The obvious lesson from this quick review is that Google Cloud users will find more benefits using partner organisations for data protection. We’ve already discussed this stance through the demonstration of HYCU for Kubernetes in this blog post. We run HYCU as our primary backup solution for production workloads in GCP using a paid-for account, so we can validate the solution works at an enterprise level. Other vendors are, of course, also available.

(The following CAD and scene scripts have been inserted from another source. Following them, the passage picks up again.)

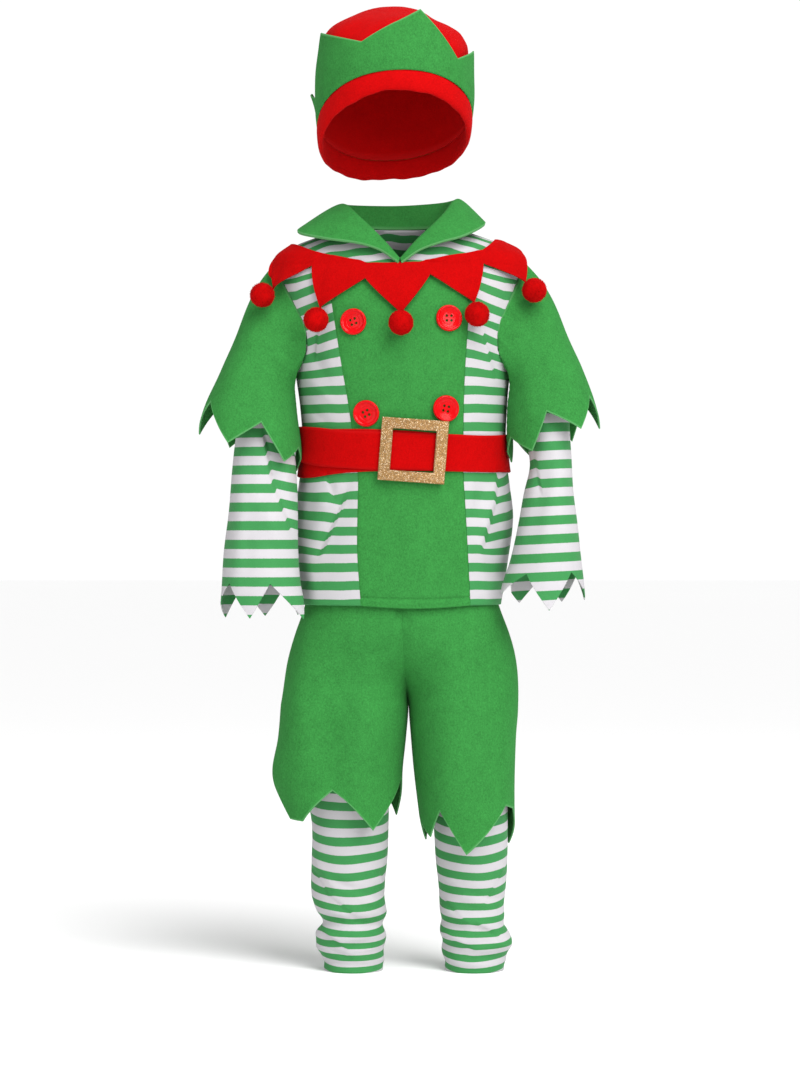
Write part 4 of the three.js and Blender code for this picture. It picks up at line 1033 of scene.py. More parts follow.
COLLAR = Table(
    "station seamX seamY seamZ foldX foldY foldZ edgeX edgeY edgeZ",
    [0, -1, -68, -17.5, -1, -70, -17, -2, -75, -21],
    [1, -18, -63, -4.5, -18, -62, 3, -22, -74, -7],
    [2, -36, -53, 7.5, -38, -52, 24, -48, -74, 1],
    [3, -50, -39, 19.8, -54, -34, 41, -84, -62, 7],
    [4, -57, -12, 28, -62, -10, 50, -115, -34, 16],
    [5, -58, 10, 28, -66, 14, 52, -108, 12, 26],
    [6, -41, 36, 28, -46, 44, 54, -76, 66, 20],
    [7, 0, 47, 28, 0, 54, 55, 0, 90, 14],
    [8, 41, 36, 28, 46, 44, 57, 70, 66, 22],
    [9, 58, 10, 28, 66, 14, 58, 92, 14, 33],
    [10, 57, -12, 28, 61, -10, 54, 95, -36, 24],
    [11, 50, -39, 19.8, 51, -36, 38, 72, -64, 10],
    [12, 36, -53, 7.5, 37, -52, 22, 46, -73, 2],
    [13, 18, -63, -4.5, 18, -62, 3, 22, -74, -7],
    [14, 1, -68, -17.5, 1, -70, -17, 2, -75, -21],
)
# How the wing of the collar arches, and how its stitched edge swells
COLLAR_RISE = 3
COLLAR_RISE_SHARE = 0.12
COLLAR_STITCH = 4.5
COLLAR_ROLL = 1.5


def collar_part(part, station):
    return np.stack([COLLAR.smooth(part + axis, station) for axis in "XYZ"], axis=-1)


def collar_surface(station, share):
    seam, fold, edge = (collar_part(part, station) for part in ("seam", "fold", "edge"))
    width = np.linalg.norm(edge - fold, axis=-1)
    wing = np.clip(share, 0, 1)
    point = fold + (edge - fold) * wing[..., None]
    point[..., 2] += np.minimum(COLLAR_RISE, width * COLLAR_RISE_SHARE) * np.sin(np.pi * wing**0.6)
    stand = share < 0
    point[stand] = (fold + (seam - fold) * -share[..., None])[stand]
    return point, np.stack([station * 40, share * 40], axis=-1), width * (1 - wing), wing


def make_collar(thick):
    """The collar's edge is turned and stitched: it swells at the edge, and dips along the thread."""
    stations = COLLAR.keys(12)
    from_fold = np.concatenate([np.linspace(-1, 0, 9)[:-1], shares(34)])
    grid = np.meshgrid(stations, from_fold)
    outer, lie, from_edge, wing = collar_surface(*grid)
    on_wing = smoothstep(wing, 0.05, 0.3)
    roll = COLLAR_ROLL * smoothstep(-from_edge, -COLLAR_STITCH, -1.0)
    bulge = (roll - stitch_dip(from_edge - COLLAR_STITCH)) * on_wing
    return shell("collar_felt", outer, thick, False, lie, bulge)


# Jester collar: rays from the middle of the chest meet the tunic and sleeves, and the collar lies on them

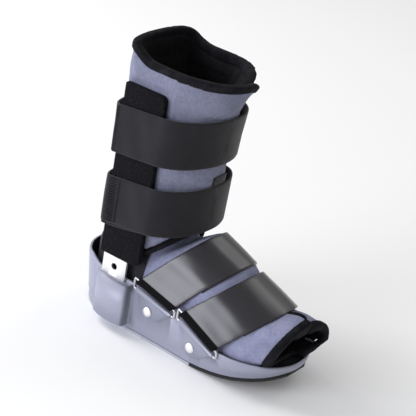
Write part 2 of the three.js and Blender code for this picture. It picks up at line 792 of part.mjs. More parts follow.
// The foot wrap's outer form, or with an inset its hollow
function footForm(inset) {
  const archSteps = 24;
  const lapDepth = linerWall + softGap;
  const lapFrom = inset > 0 ? lapInner : lapOuter;
  const rings = footRows.map((row) => {
    const low = row.low * instepHeight;
    const high = row.high * instepHeight;
    const length = Math.hypot(row.crest - row.base, high - low);
    const ring = [];
    for (let i = 0; i <= archSteps; i += 1) {
      const angle = (Math.PI * i) / archSteps;
      const lap = row.lap * lapDepth * smooth(angle, radians(lapFrom - lapStep), radians(lapFrom)) * Math.sin(angle);
      const half = (angle < Math.PI / 2 ? row.near : row.far) * footHalfWidth - inset;
      const across = Math.abs(Math.cos(angle)) ** row.square * Math.sign(Math.cos(angle));
      const up = (Math.sin(angle) ** row.square * (length - inset - lap)) / length;
      ring.push(place(-across * half, mix(row.base, row.crest, up), mix(low, high, up)));
    }
    const bottom = insoleTop(Math.min(row.base, soleLength - shellWall)) + softGap + inset;
    const inside = (height) => insideShell(row.base, height, shellWall + softGap + inset);
    const knee = Math.min(rimHeight(Math.min(row.base, soleLength)) + softGap, low - 2);
    for (const [sign, wide] of [[1, row.far], [-1, row.near]]) {
      const half = wide * footHalfWidth - inset;
      const spots = [
        [Math.min(half, inside(knee)), Math.max(knee, bottom + 2 * edgeRound)],
        [Math.min(half, inside(bottom + edgeRound)) - 1.5 * edgeRound, bottom + edgeRound],
        [Math.min(half, inside(bottom)) - linerWall, bottom],
      ];
      if (sign < 0) spots.reverse();
      for (const [across, height] of spots) ring.push(place(sign * Math.max(across, edgeRound), row.base, height));
    }
    return ring;
  });
  return toSolid(ringSolid(rings, archSteps));
}

// The heel and ankle part of the foot wrap, from the insole up into the leg wrap
const heelRows = [
  { height: 0, front: 0.8, back: 0.6, half: 0.74 },
  { height: 0.06, front: 0.82, back: 0.42, half: 0.82 },
  { height: 0.38, front: 0.83, back: 0.25, half: 0.88 },
  { height: 0.5, front: 0.83, back: 0.3, half: 0.88 },
  { height: 0.555, front: 0.82, back: 0.6, half: 0.85 },
  { height: 0.585, front: 0.82, back: 1.35, half: 0.78 },
  { height: 1, front: 0.81, back: 1.4, half: 0.78 },
];
function heelForm(inset, over) {
  const to = collarHeight + over;
  const steps = 36;
  const rings = heelRows.map((row) => {
    const section = {
      front: row.front * legFront,
      back: row.back * legBack,
      half: row.half * legHalfWidth,
      flatFront,
      flatBack,
    };
    return Array.from({ length: steps }, (_, k) => {
      const spot = insetAroundLeg(section, (6 * k) / steps, inset);
      const height = mix(insoleTop(spot.y) + softGap + inset, to, row.height);
      const widest = height < cupHeight + 2 ? insideShell(spot.y, height, shellWall + softGap + inset) : 100;
      return place(Math.sign(spot.x) * Math.min(Math.abs(spot.x), Math.max(widest, 0.5)), spot.y, height);
    });
  });
  return toSolid(ringSolid(rings, steps));
}

// Everything on one side behind the cut at the open toe, moved forward by a distance
function behindToeCut(sign, distance) {
  const size = 4 * soleLength;
  const end = sign < 0 ? nearToeEnd : farToeEnd;
  const block = new THREE.BoxGeometry(size, size, size).translate(0, size / 2, 0);
  block.rotateX(sign < 0 ? Math.atan(nearToeLean) : 0);
  block.translate((sign * size) / 2 + toeLapSide, originForward - end - distance, toeRimHeight);
  return toSolid(block);
}

const footOuter = footForm(0).add(heelForm(0, 0));
const footHollow = footForm(linerWall).add(heelForm(linerWall, cutOver));
const footShell = footOuter.subtract(footHollow);
function linerFoot() {
  const kept = behindToeCut(-1, -gap).add(behindToeCut(1, -gap));
  return toGeometry(footShell.intersect(kept));
}
function toeBinding(sign) {
  const edge = footForm(-bindingProud).subtract(footForm(linerWall + bindingProud));
  const strip = edge.intersect(behindToeCut(sign, toeBindingWidth)).subtract(behindToeCut(sign, 0));
  const width = 2 * footHalfWidth;
  const middle = sign * (width + gap / 2) + toeLapSide;
  const low = toeRimHeight + toeRimClearance;
  const upper = box(width, nearToeEnd / 2, 2 * soleLength, low, 2 * instepHeight, middle);
  return toGeometry(strip.intersect(upper));
}

// A foot strap: over the foot and folded round a wire on each side
function footStrap(strap) {
  const rows = 4;
  const archSteps = 18;
  const foldSteps = 5;
  const archFrom = radians(30);
  const lift = strapGap + footStrapThickness / 2;
  const rings = [];
  for (let i = 0; i <= rows; i += 1) {
    const share = i / rows;
    const wire = wirePoint(strap, share);
    const section = footSection(wire.forward);
    const low = section.low * instepHeight;
    const high = section.high * instepHeight;
    const length = Math.hypot(section.crest - section.base, high - low);
    const crest = {
      forward: mix(section.base, section.crest, (length + lift) / length),
      height: mix(low, high, (length + lift) / length),
    };
    const up = Math.hypot(crest.forward - wire.forward, crest.height - wire.height);
    const half = wireSide(strap, share) + foldRadius;
    const path = [];
    const fold = (sign) => {
      const spots = [[half - 2 * foldRadius, foldReturn]];
      for (let k = 0; k <= foldSteps; k += 1) {
        const angle = Math.PI + (Math.PI * k) / foldSteps;
        spots.push([half - foldRadius + foldRadius * Math.cos(angle), foldRadius * Math.sin(angle)]);
      }
      return spots.map(([across, rise]) => new THREE.Vector2(sign * across, rise));
    };
    path.push(...fold(-1));
    for (let k = 0; k <= archSteps; k += 1) {
      const angle = mix(archFrom, Math.PI - archFrom, k / archSteps);
      const across = Math.abs(Math.cos(angle)) ** section.square * Math.sign(Math.cos(angle));
      const wide = (angle < Math.PI / 2 ? section.near : section.far) * footHalfWidth + lift;
      const drop = (length + lift) * (1 - Math.sin(angle) ** section.square);
      path.push(new THREE.Vector2(-across * wide, up - drop));
    }
    path.push(...fold(1).reverse());
    const offset = (distance) =>
      path.map((spot, k) => {
        const before = path[Math.max(0, k - 1)];
        const after = path[Math.min(path.length - 1, k + 1)];
        const along = after.clone().sub(before).normalize();
        return new THREE.Vector2(spot.x - along.y * distance, spot.y + along.x * distance);
      });
    const leaning = (spot) => {
      const rise = spot.y / up;
      return place(spot.x, mix(wire.forward, crest.forward, rise), mix(wire.height, crest.height, rise));
    };
    const outer = offset(footStrapThickness / 2).map(leaning);
    const inner = offset(-footStrapThickness / 2).map(leaning);
    rings.push([...outer, ...inner.reverse()]);
  }
  return ringSolid(rings, rings[0].length - 1);
}

// A domed rivet on its panel
function rivet(strap, sign) {
  const forward = strap.start + strap.width * strap.rivet.along;
  const height = mix(wallTopLine(strap, strap.rivet.along), shellBottom(forward), strap.rivet.drop);
  const profile = [new THREE.Vector2(0, 0), new THREE.Vector2(rivetRadius, 0)];
  for (let i = 1; i <= 4; i += 1) {
    const angle = (Math.PI / 2) * (i / 4);
    profile.push(new THREE.Vector2(rivetRadius * Math.cos(angle), rivetHeight * (0.2 + 0.8 * Math.sin(angle))));
  }
  profile[profile.length - 1].x = 0;
  const dome = new THREE.LatheGeometry(profile, 12);
  const step = rivetRadius;
  const face = (f, h) => place(sign * (shellFace(f, h) + panelProud), f, h);
  const alongF = face(forward + step, height).sub(face(forward - step, height));
  const alongH = face(forward, height + step).sub(face(forward, height - step));
  const out = new THREE.Vector3().crossVectors(alongF, alongH).normalize();
  if (out.x * sign < 0) out.negate();
  const turn = new THREE.Quaternion().setFromUnitVectors(new THREE.Vector3(0, 1, 0), out);
  dome.applyQuaternion(turn);
  const seat = face(forward, height).addScaledVector(out, gap);
  dome.translate(seat.x, seat.y, seat.z);
  return toGeometry(toSolid(dome));
}

const boot = new THREE.Group();
function piece(name, geometry, finish) {
  geometry.computeVertexNormals();
  const mesh = new THREE.Mesh(geometry, new THREE.MeshStandardMaterial({ ...finish, flatShading: true }));
  mesh.name = name;
  boot.add(mesh);
}

piece("base_shell", baseShell(), finishes.shell);
piece("tread_heel", tread(treadEndInset, treadSplit - gap / 2), finishes.paleRubber);
piece("tread_toe", tread(treadSplit + gap / 2, soleLength - treadEndInset), finishes.blackRubber);
piece("insole", insole(), finishes.binding);
piece("liner_foot", linerFoot(), finishes.padding);
piece("binding_toe_near", toeBinding(-1), finishes.binding);
piece("binding_toe_far", toeBinding(1), finishes.binding);
const hemTop = (turn) => hemHeight(turn) + hemBindingWidth;
const topBottom = (turn) => topHeight(turn) - bindingWidth;
const shaftLevels = [0, 0.35, 0.7, 0.8, 0.9, 1];
const shaft = wrapSheet((turn) => hemTop(turn) + gap, (turn) => topBottom(turn) - softGap, shaftLevels, 0);
piece("liner_shaft", shaft, finishes.padding);
piece("binding_top", wrapSheet(topBottom, topHeight, [0, 1], bindingProud), finishes.binding);
piece("binding_hem", wrapSheet(hemHeight, hemTop, [0, 1], bindingProud), finishes.binding);
piece("strap_calf", legStrap(calfStrapHeight, calfStrapTilt, legStrapThickness), finishes.webbing);
piece("strap_ankle", legStrap(ankleStrapHeight, ankleStrapTilt, legStrapThickness), finishes.webbing);
piece("strap_tab", strapTab(), finishes.webbing);
for (const [suffix, sign] of [["right", -1], ["left", 1]]) {
  piece(`upright_${suffix}`, upright(sign), finishes.steel);
  piece(`sleeve_${suffix}`, sleeve(sign), finishes.loopFabric);
  for (const strap of footStraps) {
    piece(`loop_${strap.name}_${suffix}`, closedWire(loopPath(strap, sign), wireRadius, wireSides), finishes.steel);
    piece(`rivet_${strap.name}_${suffix}`, rivet(strap, sign), finishes.steel);
  }
}
for (const strap of footStraps) piece(`strap_${strap.name}`, footStrap(strap), finishes.coatedStrap);

export default boot;
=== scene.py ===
import bmesh
import bpy
import numpy as np
from mathutils import Matrix, Vector
from mathutils.bvhtree import BVHTree


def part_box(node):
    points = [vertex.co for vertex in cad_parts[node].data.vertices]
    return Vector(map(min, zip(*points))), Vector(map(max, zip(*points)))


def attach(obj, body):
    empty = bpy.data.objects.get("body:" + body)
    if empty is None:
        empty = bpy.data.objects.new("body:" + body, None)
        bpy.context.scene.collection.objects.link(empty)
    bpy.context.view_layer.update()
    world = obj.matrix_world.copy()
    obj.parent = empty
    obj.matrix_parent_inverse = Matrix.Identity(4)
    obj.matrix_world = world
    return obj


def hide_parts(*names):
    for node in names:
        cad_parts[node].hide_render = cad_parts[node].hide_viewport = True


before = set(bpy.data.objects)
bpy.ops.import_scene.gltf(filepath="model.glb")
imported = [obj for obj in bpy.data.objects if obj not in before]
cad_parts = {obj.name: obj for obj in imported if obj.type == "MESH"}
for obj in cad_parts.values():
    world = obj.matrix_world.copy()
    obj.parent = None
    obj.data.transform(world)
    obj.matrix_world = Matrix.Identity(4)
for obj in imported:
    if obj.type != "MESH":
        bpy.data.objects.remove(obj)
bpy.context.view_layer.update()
print("stage: frame loaded")

mm = 0.001  # one millimetre in metres

# camera: turned round the boot, raised, rolled a little, and moved so that the boot sits as in the picture
cameraSet = {
    "azimuth": -57.197, "elevation": 24.4645, "roll": 10.547,
    "distance": 1.42143, "aim": (0, 0, 0.12), "side": 0.016863, "lift": 0.015577, "lens": 122.54,
}


def makeCamera(s):
    # back points from the boot to the camera; right and up are turned by the roll
    a, e, r = np.radians([s["azimuth"], s["elevation"], s["roll"]])
    back = np.array([np.sin(a) * np.cos(e), -np.cos(a) * np.cos(e), np.sin(e)])
    right = np.array([np.cos(a), np.sin(a), 0.0])
    up = np.cross(back, right)
    rolledRight = right * np.cos(r) + up * np.sin(r)
    rolledUp = up * np.cos(r) - right * np.sin(r)
    place = np.array(s["aim"]) + rolledRight * s["side"] + rolledUp * s["lift"] + back * s["distance"]
    data = bpy.data.cameras.new("camera")
    data.lens = s["lens"]
    data.sensor_width = 36
    data.clip_end = 50
    camera = bpy.data.objects.new("camera", data)
    bpy.context.scene.collection.objects.link(camera)
    turned = Matrix((rolledRight, rolledUp, back)).transposed().to_4x4()
    camera.matrix_world = Matrix.Translation(Vector(place)) @ turned
    bpy.context.scene.camera = camera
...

Data protection is an obvious service offering for the public cloud, but as we’ve seen, GCP has some way to go with native protection. We’d prefer to see Google and the other cloud hyper-scalers provide improved APIs to ensure data can be safely extracted from applications running on bare metal, virtual instances, containers or on generic storage. With decent APIs in place, businesses can standardise on data protection that doesn’t provide lock-in to a single platform that also works cross-platform – both SaaS and IaaS. This view isn’t limited to GCP; abstraction from dependency on any one cloud data protection solution is our recommended strategy and one we follow ourselves.
If you’re looking to build out a data protection strategy for the public cloud, be aware that the implementation of backup is still your responsibility. It’s better to own the data, primary or secondary because even backup data is a valuable company asset.